Rivera Calderón, who emerged as a leader on his team, was invited to work at the student-affairs office, and he was asked to help interview a potential senior hire at the school, along with several returning students who were established leaders on campus. After the interview in late November, the other students joined Rivera Calderón for lunch, which is how he found himself sitting down, for the first time, for a meal in the dining hall that did not include any athletes. The returning students assured him, as they all talked, that their problem was with the administration, not the athletes. But they did wish the athletes wouldn’t segregate themselves so much from the rest of campus. For Rivera Calderón, the message was a huge weight off his shoulders. “I actually realized the returners don’t hate the athletes,” he said. “They actually want to get to know us. I always thought they don’t want us there. That was the moment I realized a lot of people have this whole thing wrong.” Around the same time, someone wrote in chalk on a campus sidewalk: “Your coaches are lying to you. We don’t hate you.”
‘My coach told me we have a lot to learn from these kids. And now I know what he means.’

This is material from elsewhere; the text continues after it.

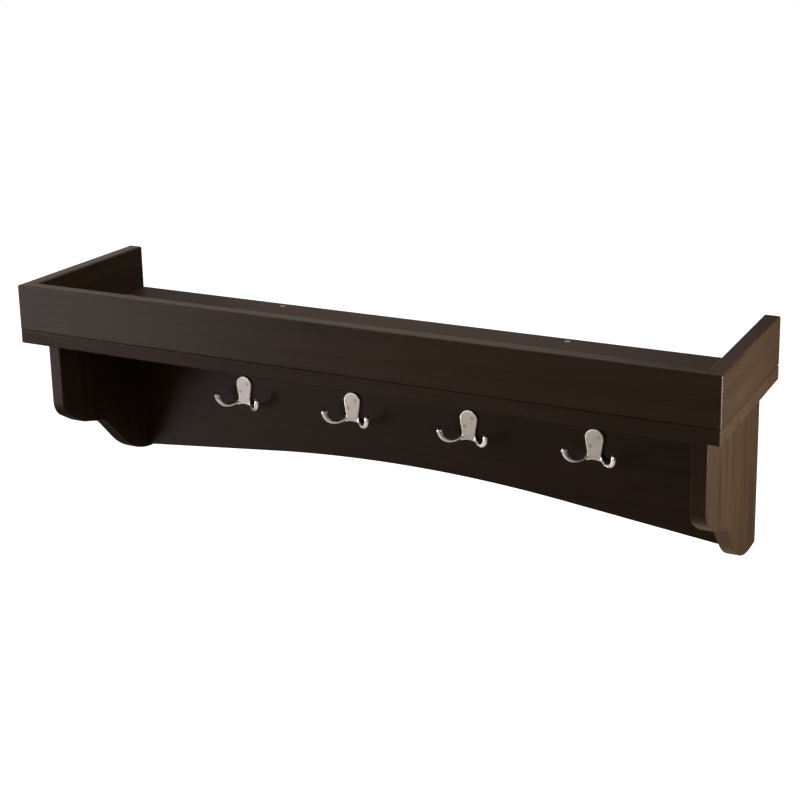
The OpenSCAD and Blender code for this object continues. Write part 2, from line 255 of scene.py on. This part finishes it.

The last New College party of 2023 (theme: “Nearly Naked”) struck Maya Rish, a freshman on the school newspaper, as a breakthrough. More athletes attended that event than any other, even if they stayed in their own circle, doing a standard dance: hands waving in the air and chanting, “Ay, Ay, Ay!” Nearby, the returning students were dancing in their own way — Rish described it as more like a Grateful Dead scene — but the presence of so many athletes at the party suggested a new degree of openness.
Garcia, the softball player, was happily reigniting her high school interest in theater and set design. As a result, she was one of the rare athletes who was spending a lot of time with returning students, some of whom were fascinated by what she did as a catcher on a softball team, even if it was clear that they didn’t totally understand it. How exactly was softball different from baseball? they asked her. How on Earth did she squat for that long? Was she OK? Their curiosity was touching to her, and a little funny. She answered all their questions, and she knew they came to appreciate her dedication to her sport. Now she wanted the athletes to appreciate a little bit more of what the theater students were about. “I’m going to try to force all the athletes to come to the play,” she told me in January.
If the athletes were changing the school, there were also indications that the school was influencing the athletes. Totten, having no other choice but to switch majors as a senior, had visited a bunch of classes and decided she might be interested in sociology. Her sociology classes were opening her eyes about a lot of things, she told me, like “how once you change your community and your society, your perspectives and your ideas change.” She herself, for example, had a new understanding of the L.G.B.T.Q. community at New College. “I just wasn’t exposed to it — and now that I am, I realize where they’re coming from and why they feel threatened in the world the way they do,” she said. “Just getting yourself out there and exploring, finding new things, is how you’re going to learn and get along with more people.”